> [TASK TO CARRY OUT]
In the records that follow, show each line where the word "axes" is present.

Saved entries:

************

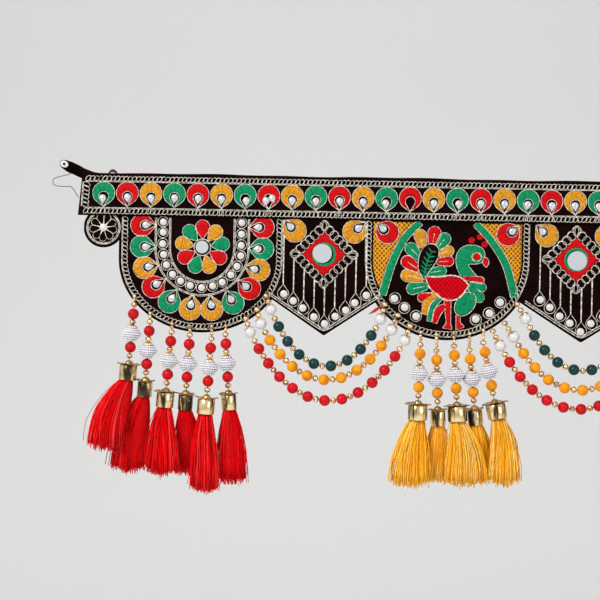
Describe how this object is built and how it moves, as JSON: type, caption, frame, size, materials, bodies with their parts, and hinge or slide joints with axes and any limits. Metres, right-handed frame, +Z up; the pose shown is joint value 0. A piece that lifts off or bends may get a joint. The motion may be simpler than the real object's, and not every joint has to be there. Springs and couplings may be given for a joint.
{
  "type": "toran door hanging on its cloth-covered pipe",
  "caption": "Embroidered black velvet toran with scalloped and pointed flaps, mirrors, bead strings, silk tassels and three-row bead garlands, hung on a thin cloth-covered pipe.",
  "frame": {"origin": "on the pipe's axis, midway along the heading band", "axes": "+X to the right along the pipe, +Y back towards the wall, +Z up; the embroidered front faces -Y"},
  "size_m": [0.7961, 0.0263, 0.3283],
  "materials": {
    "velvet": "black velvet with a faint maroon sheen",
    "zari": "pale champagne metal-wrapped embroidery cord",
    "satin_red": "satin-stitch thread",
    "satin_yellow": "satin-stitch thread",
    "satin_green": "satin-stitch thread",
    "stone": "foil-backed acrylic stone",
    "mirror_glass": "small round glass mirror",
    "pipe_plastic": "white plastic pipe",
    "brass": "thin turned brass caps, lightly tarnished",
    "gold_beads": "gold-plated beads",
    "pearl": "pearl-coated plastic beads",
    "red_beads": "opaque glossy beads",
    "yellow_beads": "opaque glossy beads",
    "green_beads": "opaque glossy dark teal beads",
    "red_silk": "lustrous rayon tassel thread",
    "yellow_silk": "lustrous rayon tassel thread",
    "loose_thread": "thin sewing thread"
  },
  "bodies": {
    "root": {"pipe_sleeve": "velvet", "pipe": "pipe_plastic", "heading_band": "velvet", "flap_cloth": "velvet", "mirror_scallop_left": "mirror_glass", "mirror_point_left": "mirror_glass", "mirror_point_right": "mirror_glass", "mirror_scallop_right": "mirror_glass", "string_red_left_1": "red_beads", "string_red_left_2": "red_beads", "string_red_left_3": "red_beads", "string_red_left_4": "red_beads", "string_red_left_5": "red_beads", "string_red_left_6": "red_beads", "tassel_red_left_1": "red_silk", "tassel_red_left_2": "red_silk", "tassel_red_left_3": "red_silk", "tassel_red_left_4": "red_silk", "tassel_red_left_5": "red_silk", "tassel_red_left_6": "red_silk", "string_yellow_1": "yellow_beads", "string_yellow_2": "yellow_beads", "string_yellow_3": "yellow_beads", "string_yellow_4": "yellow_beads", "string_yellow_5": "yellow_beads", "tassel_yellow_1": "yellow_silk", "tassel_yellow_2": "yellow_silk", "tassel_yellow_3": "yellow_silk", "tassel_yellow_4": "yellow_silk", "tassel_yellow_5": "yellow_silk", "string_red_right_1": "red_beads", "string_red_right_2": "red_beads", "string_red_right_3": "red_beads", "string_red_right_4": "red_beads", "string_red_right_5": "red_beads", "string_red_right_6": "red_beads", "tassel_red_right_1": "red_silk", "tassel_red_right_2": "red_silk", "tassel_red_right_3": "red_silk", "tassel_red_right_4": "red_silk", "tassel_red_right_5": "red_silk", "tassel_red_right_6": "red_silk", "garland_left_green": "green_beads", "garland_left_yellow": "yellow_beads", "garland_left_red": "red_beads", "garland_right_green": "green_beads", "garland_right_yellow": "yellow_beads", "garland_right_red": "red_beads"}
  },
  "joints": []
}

************

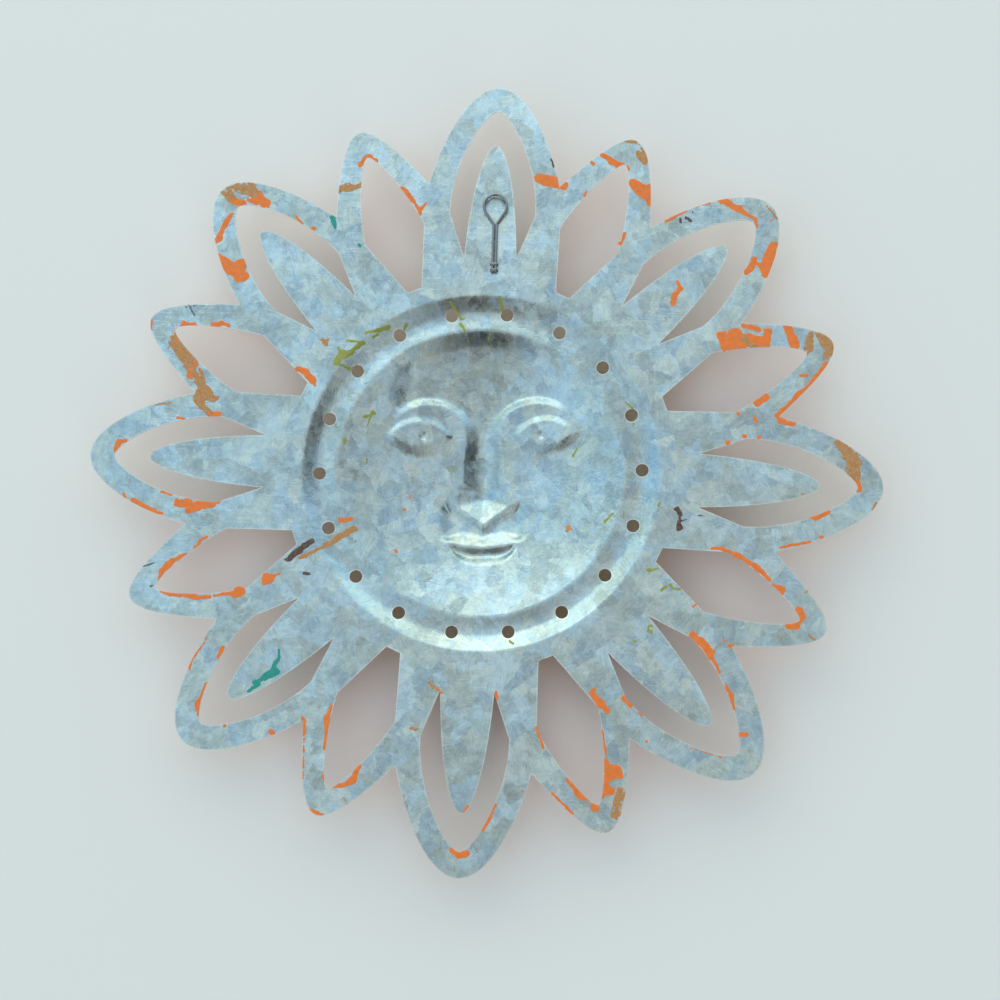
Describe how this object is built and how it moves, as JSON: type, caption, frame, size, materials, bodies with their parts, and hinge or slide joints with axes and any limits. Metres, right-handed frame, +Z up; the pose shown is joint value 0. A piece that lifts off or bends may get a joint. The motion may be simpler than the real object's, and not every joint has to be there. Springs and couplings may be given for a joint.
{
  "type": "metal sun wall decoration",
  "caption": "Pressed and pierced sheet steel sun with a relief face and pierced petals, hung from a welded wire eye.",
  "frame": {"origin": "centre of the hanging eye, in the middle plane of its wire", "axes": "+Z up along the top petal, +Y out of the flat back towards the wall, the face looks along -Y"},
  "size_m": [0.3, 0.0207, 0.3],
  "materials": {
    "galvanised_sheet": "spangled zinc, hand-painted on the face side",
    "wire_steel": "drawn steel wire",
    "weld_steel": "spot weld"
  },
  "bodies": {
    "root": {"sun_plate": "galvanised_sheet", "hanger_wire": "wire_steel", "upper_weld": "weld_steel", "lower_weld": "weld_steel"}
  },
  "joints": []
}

************

> [RESPONSE]
Describe how this object is built and how it moves, as JSON: type, caption, frame, size, materials, bodies with their parts, and hinge or slide joints with axes and any limits. Metres, right-handed frame, +Z up; the pose shown is joint value 0. A piece that lifts off or bends may get a joint. The motion may be simpler than the real object's, and not every joint has to be there. Springs and couplings may be given for a joint.
  "frame": {"origin": "on the pipe's axis, midway along the heading band", "axes": "+X to the right along the pipe, +Y back towards the wall, +Z up; the embroidered front faces -Y"},
Describe how this object is built and how it moves, as JSON: type, caption, frame, size, materials, bodies with their parts, and hinge or slide joints with axes and any limits. Metres, right-handed frame, +Z up; the pose shown is joint value 0. A piece that lifts off or bends may get a joint. The motion may be simpler than the real object's, and not every joint has to be there. Springs and couplings may be given for a joint.
  "frame": {"origin": "centre of the hanging eye, in the middle plane of its wire", "axes": "+Z up along the top petal, +Y out of the flat back towards the wall, the face looks along -Y"},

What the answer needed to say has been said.